I don't expect you to understand how bpftrace works
 - it is pretty magical

But I do expect you to get an understanding of what it is showing you
 - files being opened, programs being run, signals being sent
 - perspective on everything we've covered up to now

eBPF is a hot technology in the cloud today
 - major companies use all kinds of eBPF-based tools to monitor their
   infrastructure, track down bugs, and even secure systems
 - look up cilium.io to see the kinds of things being enabled with eBPF

(bpftrace is just one eBPF-based tool by the way)

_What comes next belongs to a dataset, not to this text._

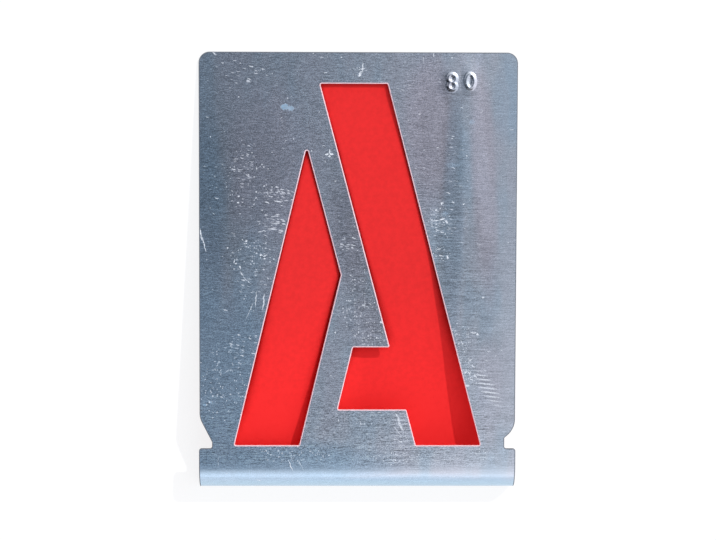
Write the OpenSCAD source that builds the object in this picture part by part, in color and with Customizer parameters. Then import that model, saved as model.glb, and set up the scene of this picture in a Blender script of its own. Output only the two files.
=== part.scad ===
// Lettering stencil for one capital A. It is a single plate of thin aluminium: blanked, the
// letter punched right through it, and its lower edge bent down into a lip. Two ties cross the
// letter and hold the metal inside it. A relief is cut into each side where the lip begins, so
// that the bend does not tear the plate.
//
// Sizes are in millimetres. The plate lies face up: X runs across it, Y towards the top of the
// letter, Z up. It rests on the free edge of the lip and on its own top edge, so it leans a
// little. The origin is on the surface that it lies on, at the middle of its outline.

/* [Sheet] */
// Width of the plate
plate_w = 70; // [66:0.5:110]
// Thickness of the sheet metal
sheet_t = 0.5; // [0.3:0.05:1]
// Radius of the two corners at the top
corner_r = 2.4; // [0.5:0.1:6]
// Metal between the top of the letter and the top edge
top_margin = 6.9; // [3:0.1:20]

/* [Letter] */
// Height of the letter
letter_h = 80; // [60:1:120]
// Width of the letter over both feet
letter_w = 54.6; // [50:0.1:60]
// Width of each leg where it stands on the base line
foot_w = 14.35; // [10:0.05:17]
// Width of the flat top, where the legs meet
apex_w = 14.8; // [10:0.05:18]
// Distance from the letter's middle line to the middle of its flat top
apex_x = -1; // [-4:0.1:4]
// Height of the crossbar above the base line
bar_y = 8; // [4:0.1:12]
// Thickness of the crossbar
bar_h = 13.9; // [8:0.1:16]
// Width of each tie, measured level
tie_w = 6.6; // [3:0.1:8]
// How far inside the flat top's left corner the left leg's outer side would end
tip_inset = 0.4; // [0:0.05:2]
// Radius that the punch leaves in the letter's corners
punch_r = 0.3; // [0.05:0.05:0.6]

/* [Lip] */
// Width of the lip
lip_w = 70.3; // [66:0.1:112]
// Drop from the base line of the letter to the shoulder of the lip
lip_y = 0.7; // [0:0.1:6]
// Flat band between the shoulder and the bend
lip_band = 3.8; // [1:0.1:12]
// Inside radius of the bend
bend_r = 5; // [1:0.1:8]
// Straight part of the lip below the bend
lip_drop = 2; // [1:0.1:15]
// Radius of the lip's corners, at its shoulders and at its free edge
lip_corner_r = 0.6; // [0.1:0.1:0.9]

/* [Side reliefs] */
// Radius where each side turns into its relief
shoulder_r = 4.8; // [0.5:0.1:6]
// Depth of the left relief
left_depth = 2.75; // [1:0.05:4]
// Angle that the left side turns in by
left_turn = 27; // [20:1:60]
// Height of the left relief's neck
left_neck = 1.4; // [1:0.1:4]
// Depth of the right relief
right_depth = 2.35; // [1:0.05:4]
// Angle that the right side turns in by
right_turn = 50; // [20:1:60]
// Height of the right relief's neck
right_neck = 2.4; // [1:0.1:4]
// Radius at the foot of each neck, where the relief meets the lip
neck_r = 0.5; // [0.1:0.05:0.7]

/* [Hidden] */
$fn = 64;

// Right angle that the lip is bent through
bend_angle = 90;
// Flat pieces in each rounded corner of a punched outline
arc_steps = 8;
// Share of an edge that a rounded corner may take up
arc_share = 0.95;
// Length by which punches run out past the metal on both faces
punch_over = 1;

// Heights in the flat plate, from the base line of the letter
top_y = letter_h + top_margin;
shoulder_y = -lip_y;
bend_y = shoulder_y - lip_band;

// Free edge of the lip: how far it hangs below the back face, and where its inner face lies
drop = bend_r + lip_drop;
lip_in_y = bend_y - bend_r;
lip_out_y = lip_in_y - sheet_t;

// Lean of the plate when both the lip and the top edge touch the surface below
lean = atan(drop / (top_y - lip_in_y));

// Reach of the leaning plate along Y, and the shift that puts the origin in its middle
reach_up = top_y * cos(lean) + sheet_t * sin(lean);
reach_down = -lip_out_y * cos(lean) + drop * sin(lean);
shift_y = (reach_down - reach_up) / 2;
shift_z = top_y * sin(lean);

// Unit vector that points from a to b
function toward(a, b) = (b - a) / norm(b - a);

// Arc that rounds the corner b between a and c. Its radius is r, or less on a short edge.
function corner_arc(a, b, c, r) =
    let (
        to_a = toward(b, a),
        to_c = toward(b, c),
        half = acos(to_a * to_c) / 2,
        longest = arc_share * min(norm(a - b), norm(c - b)) * tan(half),
        fit_r = min(r, longest),
        centre = b + toward([0, 0], to_a + to_c) * fit_r / sin(half),
        start = b + to_a * fit_r / tan(half) - centre,
        from = atan2(start.y, start.x),
        sweep = sign(cross(b - a, c - b)) * (180 - 2 * half)
    )
    [for (i = [0 : arc_steps]) centre + fit_r * [
        cos(from + sweep * i / arc_steps),
        sin(from + sweep * i / arc_steps)
    ]];

// Closed outline through corners that are given as [x, y, radius]
function rounded(corners) =
    let (
        n = len(corners),
        at = [for (c = corners) [c.x, c.y]]
    )
    [for (i = [0 : n - 1])
        each corners[i][2] > 0
            ? corner_arc(at[(i + n - 1) % n], at[i], at[(i + 1) % n], corners[i][2])
            : [at[i]]
    ];

// Place along X, at height y, of a stroke's edge that runs from foot_x to peak_x
function edge_x(foot_x, peak_x, y) = foot_x + (peak_x - foot_x) * y / letter_h;

// Height at which two edges cross
function crossing_y(foot_a, peak_a, foot_b, peak_b) =
    letter_h * (foot_b - foot_a) / ((foot_b - foot_a) - (peak_b - peak_a));

// Corners of the side relief from the lip's shoulder up to the side edge, right-hand side
function relief(depth, turn, neck) =
    let (
        neck_x = plate_w / 2 - depth,
        neck_y = shoulder_y + neck
    )
    [
        [lip_w / 2, shoulder_y, lip_corner_r],
        [neck_x, shoulder_y, neck_r],
        [neck_x, neck_y, 0],
        [plate_w / 2, neck_y + depth / tan(turn), shoulder_r]
    ];

// The same corners on the left, in the order that closes the outline
function mirrored(corners) = [for (i = [len(corners) - 1 : -1 : 0]) [
    -corners[i].x, corners[i].y, corners[i][2]
]];

// Level edges of the letter's strokes, at its feet and at its flat top
outer_x = letter_w / 2;
inner_x = outer_x - foot_w;
peak_left = apex_x - apex_w / 2;
peak_right = apex_x + apex_w / 2;
tip_side = peak_left + tip_inset;

// Outline of the flat plate, from the bend up to the top edge
module plate_outline() {
    polygon(rounded(concat(
        [[lip_w / 2, bend_y, 0]],
        relief(right_depth, right_turn, right_neck),
        [[plate_w / 2, top_y, corner_r], [-plate_w / 2, top_y, corner_r]],
        mirrored(relief(left_depth, left_turn, left_neck)),
        [[-lip_w / 2, bend_y, 0]]
    )));
}

// Right opening: the whole right leg with the crossbar, which stops at the lower tie
module right_opening() {
    bar_top = bar_y + bar_h;
    function leg_x(y) = edge_x(inner_x, peak_left, y);
    function bar_end_x(y) = edge_x(-inner_x, peak_right, y) + tie_w;
    polygon(rounded([
        [outer_x, 0, punch_r],
        [peak_right, letter_h, punch_r],
        [peak_left, letter_h, punch_r],
        [leg_x(bar_top), bar_top, punch_r],
        [bar_end_x(bar_top), bar_top, punch_r],
        [bar_end_x(bar_y), bar_y, punch_r],
        [leg_x(bar_y), bar_y, punch_r],
        [inner_x, 0, punch_r]
    ]));
}

// Left opening: the left leg, cut off slantwise by the upper tie
module left_opening() {
    tie_foot = inner_x - tie_w;
    tie_peak = peak_left - tie_w;
    tip_y = crossing_y(-outer_x, tip_side, tie_foot, tie_peak);
    knee_y = crossing_y(-inner_x, peak_right, tie_foot, tie_peak);
    polygon(rounded([
        [-inner_x, 0, punch_r],
        [edge_x(tie_foot, tie_peak, knee_y), knee_y, punch_r],
        [edge_x(tie_foot, tie_peak, tip_y), tip_y, punch_r],
        [-outer_x, 0, punch_r]
    ]));
}

// Flat part of the plate with the letter punched through it. Its back face is at z = 0.
module flat_plate() {
    difference() {
        linear_extrude(sheet_t)
            plate_outline();
        translate([0, 0, -punch_over])
            linear_extrude(sheet_t + 2 * punch_over) {
                right_opening();
                left_opening();
            }
    }
}

// Bend between the flat plate and the straight part of the lip
module bend() {
    translate([0, bend_y, -bend_r])
        rotate([0, 90, 0])
            rotate([0, 0, 180])
                rotate_extrude(angle = bend_angle)
                    translate([bend_r, -lip_w / 2])
                        square([sheet_t, lip_w]);
}

// Straight part of the lip, with its free corners rounded
module lip() {
    translate([0, lip_in_y, 0])
        rotate([90, 0, 0])
            linear_extrude(sheet_t)
                polygon(rounded([
                    [lip_w / 2, -bend_r, 0],
                    [-lip_w / 2, -bend_r, 0],
                    [-lip_w / 2, -drop, lip_corner_r],
                    [lip_w / 2, -drop, lip_corner_r]
                ]));
}

// The whole plate, laid down on its lip and its top edge
module stencil_plate() {
    color([0.66, 0.70, 0.75])
        translate([0, shift_y, shift_z])
            rotate([-lean, 0, 0]) {
                flat_plate();
                bend();
                lip();
            }
}

stencil_plate();
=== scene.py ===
"""Looks of the lettering stencil: one folded aluminium plate with the letter punched through it.

The blank is meshed flat, in millimetres, with its sheared edges and its raised number. A Geometry
Nodes tree then folds its lower edge down into the lip and lays the plate on the lip and on its own
top edge, where the solid lies. The red card under the letter and the white floor are the stage.
"""

import logging
import math
from collections.abc import Sequence
from dataclasses import dataclass
from enum import Enum
from typing import NamedTuple

import bpy
import numpy as np
from mathutils import Matrix, Vector
from mathutils.geometry import delaunay_2d_cdt


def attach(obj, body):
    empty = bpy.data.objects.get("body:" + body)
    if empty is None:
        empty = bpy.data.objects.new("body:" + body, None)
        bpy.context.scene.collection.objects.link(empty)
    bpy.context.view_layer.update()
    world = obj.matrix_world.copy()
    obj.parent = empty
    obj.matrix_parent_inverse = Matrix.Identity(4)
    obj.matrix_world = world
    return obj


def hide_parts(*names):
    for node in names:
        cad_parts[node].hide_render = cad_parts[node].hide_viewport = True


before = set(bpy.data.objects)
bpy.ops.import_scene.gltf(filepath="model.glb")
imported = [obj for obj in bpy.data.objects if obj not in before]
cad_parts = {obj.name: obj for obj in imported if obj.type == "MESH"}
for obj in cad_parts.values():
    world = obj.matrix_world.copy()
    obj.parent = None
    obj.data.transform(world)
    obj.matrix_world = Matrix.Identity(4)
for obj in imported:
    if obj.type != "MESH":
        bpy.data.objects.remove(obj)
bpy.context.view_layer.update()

MM = 0.001
BLANK_PLACE = "blank_place"
CUT_EDGE = "cut_edge"
STROKE_GAP = "stroke_gap"
TINY = 0.000001

Colour = tuple[float, ...]

log = logging.getLogger("stencil")


# Formulas and nodes


@dataclass(frozen=True)
class Term:
    """A value in a node tree. Formulas are written with it as with numbers."""

    wiring: "Wiring"
    socket: bpy.types.NodeSocket

    def __add__(self, other: "Term | float") -> "Term":
        """Sum."""
        return self.wiring.math("ADD", self, other)

    def __sub__(self, other: "Term | float") -> "Term":
        """Difference."""
        return self.wiring.math("SUBTRACT", self, other)

    def __rsub__(self, other: float) -> "Term":
        """Difference from a plain number."""
        return self.wiring.math("SUBTRACT", other, self)

    def __mul__(self, other: "Term | float") -> "Term":
        """Product."""
        return self.wiring.math("MULTIPLY", self, other)

    def __truediv__(self, other: "Term | float") -> "Term":
        """Quotient."""
        return self.wiring.math("DIVIDE", self, other)

    __radd__ = __add__
    __rmul__ = __mul__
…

Later you'll try writing your own bpftrace scripts
 - but for now, if there is something you'd like to see, ask for
   it on Teams, I can try putting something together

by default, a bpftrace scripts watches the whole system
  - you have to add logic to limit what you see
  
If you have time to spend learning bpftrace, go ahead, but it won't be covered directly on the midterm
  - it is its own language, not fully documented
  - I want you to understand the output of the bpftrace scripts asked about
    in Tutorial 4

Other cool things in eBPF:
  - bcc, the eBPF compiler collection (python + C)
  - cilium (cloud monitoring)
  - bpfcontain (William Findlay, my PhD student, doing container security)


We're going to use eBPF to learn how the kernel works later
 (after the midterm)

eBPF is (a) tool you use to find out the overhead of other tools

(Try running "gdb 3000shell" and then type "run" at the gdb prompt.  See how well things work)

Midterm is not proctored, but I will do randomized & selected interviews after
 - online proctoring is ridiculous
 - you'll submit a text file via brightspace
    - open book, open note, open internet, just NO COLLABORATION
      (you only have 80 minutes so collaboration would mean cheating,
       don't do that)
 - you may volunteer for interviews
   (good way to make sure you got all the points you should)
     - I'll post a schedule once midterms are graded

A2 will be due by class time on the 14th, along with tutorials 3 & 4.